The early Web had a quality that has been lost ever since: it was *simple*

Download #httpd , #netscape write some #html by hand and boom, the concept of a networked digital society is born.

It first started going pear shaped with #LAMP . The complexity of a full blown database was not justified for most use cases. As proven decades later by the popularity of #sqlite and #ssg approaches.

The final blow was when #bigtech got into the act. Immense complexity for the simplest things became a moat

Als Antwort auf Open Risk

The journey of #javascript is the poster child of out of control #complexity. What started as tiny client side code to introduce some interactivity has eaten html itself (virtual #dom) and then metastasized also on the server side.
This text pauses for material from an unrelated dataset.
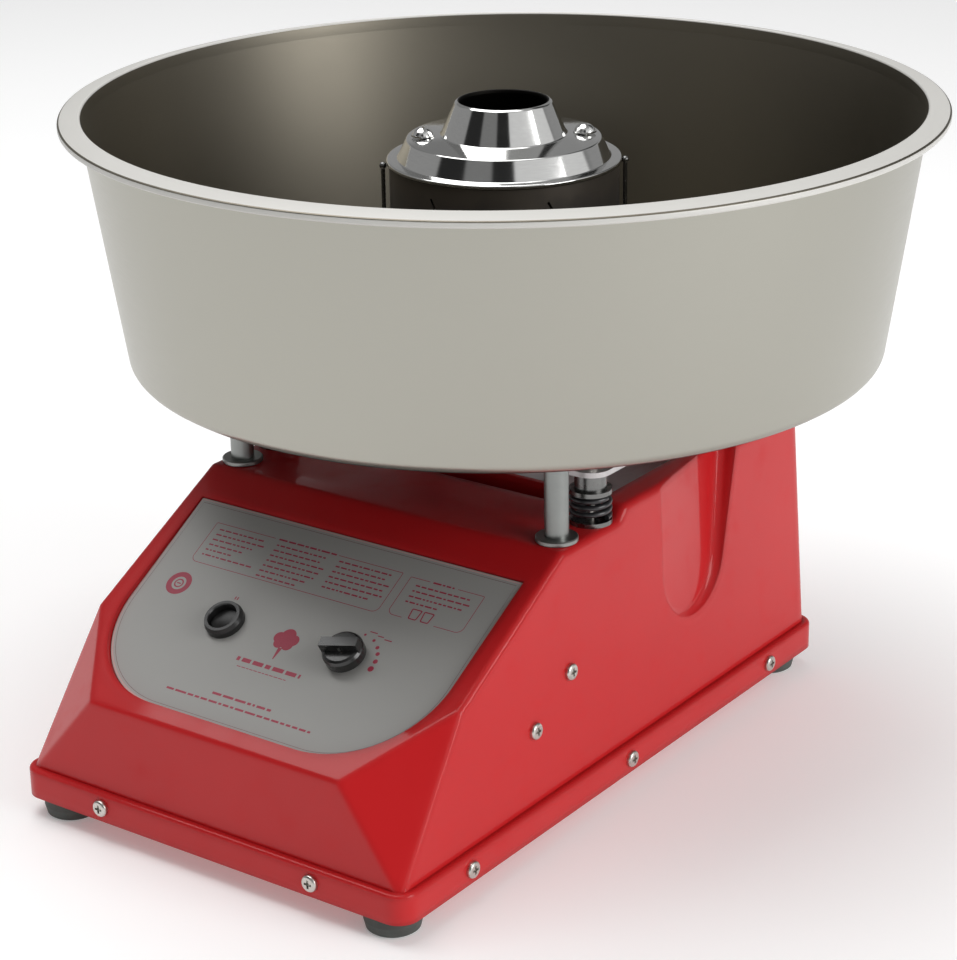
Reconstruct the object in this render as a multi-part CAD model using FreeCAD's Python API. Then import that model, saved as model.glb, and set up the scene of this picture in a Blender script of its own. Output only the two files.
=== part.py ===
import FreeCAD, Part
import math
import os

V = FreeCAD.Vector

# Cotton candy machine.  Millimetres, +Z up, +Y to the rear, operator at -Y.
# Origin: on the table top, under the middle of the machine's whole plan outline.

# ---- driving dimensions -------------------------------------------------
spindleY = 17.0                 # the vertical spin axis stands at X 0, Y 17

trayWidth = 268.0
trayFrontY = -267.0
trayRearY = 156.0
trayBottomZ = 12.0
trayRimZ = 29.0
trayCornerR = 12.0
trayWall = 4.3
trayFloor = 2.5

footR = 15.7
footHeight = 12.0
footX = 113.0
footFrontY = -249.0
footRearY = 134.0

shellHalfWidth = 129.5          # at the tray rim
shellFrontY = -262.5
shellRearY = 151.5
shellDraft = 0.042              # side walls lean inwards, per unit of height
shellWall = 3.0
shellFootZ = 16.0               # the wall's lower edge, down inside the tray
deckZ = 161.0                   # front deck
cheekZ = 168.0                  # side cheeks and rear deck
deckFrontY = -107.0
stepStartY = -52.0
stepEndY = -45.0
noseY = -257.5                  # fold between the front face and the slope
noseZ = 78.0

wellHalfWidth = 106.5           # open well that the motor hangs in
wellFrontY = -25.0
wellRearY = 79.0
wellFloorZ = 148.0
wellLedge = 8.0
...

A gargantuan duplication of functionality between client and server that eventually backlashed into the #htmx and #livewire type approaches.

When you throw in the explosion of mobile clients (with architectures controlled by a duopoly) you get to the lunacy of today.

Als Antwort auf Open Risk

The main argument justifying all the complexity of the current Web is that it is required for "scaling" teams and operations. There is ofcourse *some* truth in that. We are (collectively) getting increasingly more ambitious about the things we want to do over the Web.

But what "scale" are we targeting? The tools, frameworks and mindsets currently dominating are those that serve the needs of an #adtech oligopoly. It is not the architecture to support a diversified, decentralized digital society.

teilten dies erneut

Als Antwort auf Open Risk

@Open Risk Unfortunately too this original stack was quite exclusive, as it required a substantial amount of knowledge and resources for people to be part of that digital community. And so far we failed to keep these tools simple /and/ accessible to maybe even just that socially isolated neighbour who just owns an old Android smartphone and never even remotely heard about HTTP or LAMP. It's these users, humans that adopted big tech solutions because little of the non-big-tech tools works for them. And even to date, even taking a trivial protocol like Gemini, it's all the same again: Consumption is easy. Publishing is by far more difficult. Not even talking about communication, linking, ... .
Als Antwort auf woe2you

@woe2you @z428eu

The silver lining is that with the knowledge of now we can retrace the bifurcations that led us here, try to see what was the cause for each and whether a different path is possible.

In other words, given the wide distribution of mobiles, laptops, NAS servers, VPS etc. (thinking only of the hardware!) how would we refactor web technologies towards a more democratic web.